As well as selling the magazine, I’m a carer for my husband, who is losing his sight. He’s almost completely blind and has some mental health problems. We have been together for nine years and married for four.

I met him in a care home when I was visiting my brother. I wasn’t looking for a relationship – I’d been in a violent one before so I’d been single for four years – but we got talking, started flirting then fell in love. He’s great and so caring and loving, but losing his sight is hard on him.

I’ve been on the march many times. I love it

We are in temporary accommodation as of three months ago and it wouldn’t have been possible without The Big Issue. Over the winter we were staying in a tent and it was horrible. During the snow and the Beast from the East it was difficult to maintain body heat and our tent broke so our clothes were constantly wet through.

Another person who was sleeping rough across from us in the park actually died in the cold. We have lost quite a few friends and family on the streets.

It’s really hard to juggle caring for my husband as well as selling The Big Issue. Having an address is helping me to get medication for him so things are starting to get better. I’m saving up for a card machine so I can sell a few more magazines – I get a lot of people saying they don’t have any cash.

This week in the magazine you can read about the impact the Spice Girls made on people’s lives. I loved Girl Power and how each member was so distinct. There’s also a piece looking at how Britain became ‘don’t it yourself’. I do all the DIY because of the skills I learned living on my own before I got married. And there’s an investigation into library closures. I think it’s sad to see them go – I’ve got into reading again and they’re important places for using computers and making phone calls.

I’ll be selling at Pride this weekend – it’s a big thing that I have supported for years. A couple of my family members are gay. I’ve been on the march many times. I love it. And my family and friends will be there again this time to march with me.

I may be married to a man, but I am pansexual and how I feel is that if you love someone it doesn’t matter about their sex or gender, it’s about who the person is on the inside.

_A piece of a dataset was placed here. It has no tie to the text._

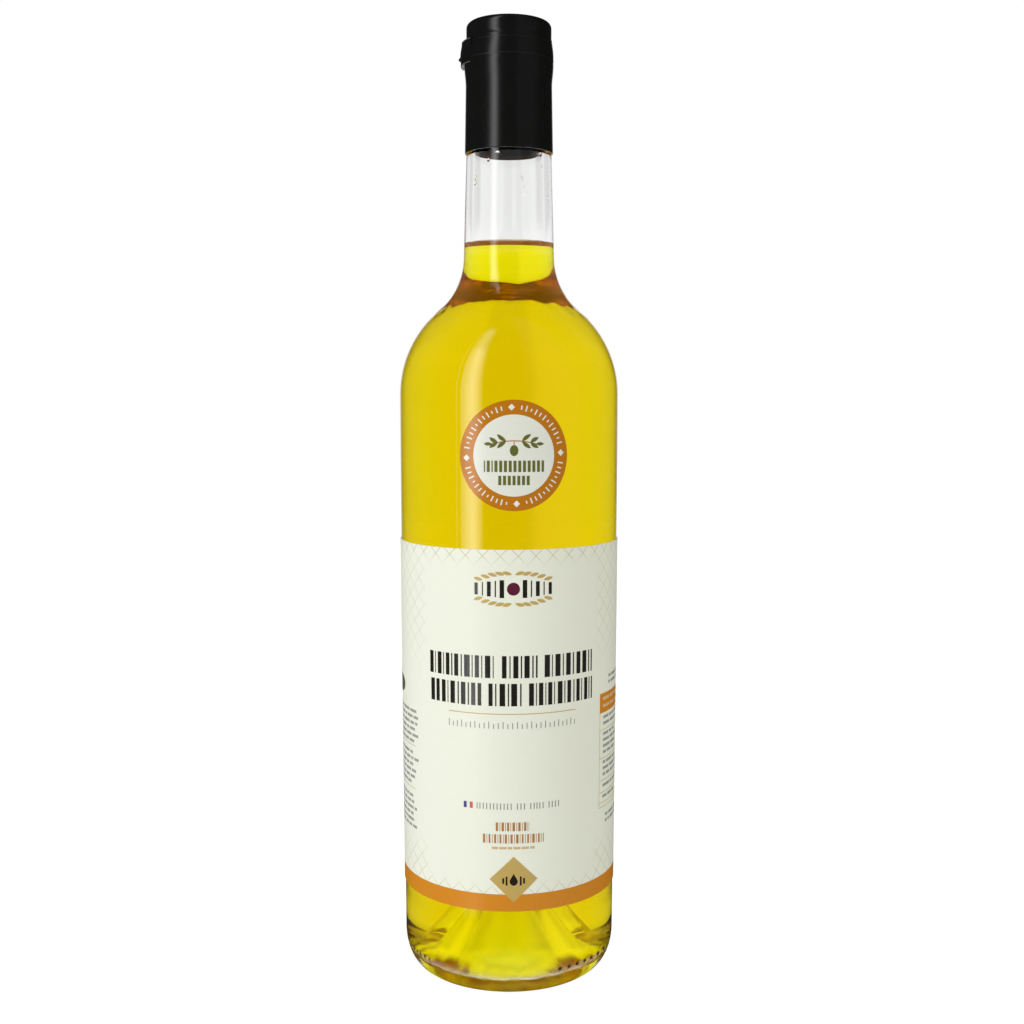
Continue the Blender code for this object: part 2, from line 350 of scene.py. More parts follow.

When I realised I was pansexual I didn’t put it on Facebook and I didn’t feel I could tell many people other than my family and a few close friends. I do think there is still some discrimination there and it is events like Pride that help to fix that.

Casting my mind back

I haven’t got any gear or tackle at the moment but I’d love to get back into fishing. I started at the age of three when my dad was part of the boat club and I’d love to get back to it – I was really good.

Getting fit

I used to swim for Cardiff when I was at school. I was up early to train for an hour before school and a couple of hours afterwards. Now I’m on medication and I’m able to exercise, I’m looking forward to doing it again.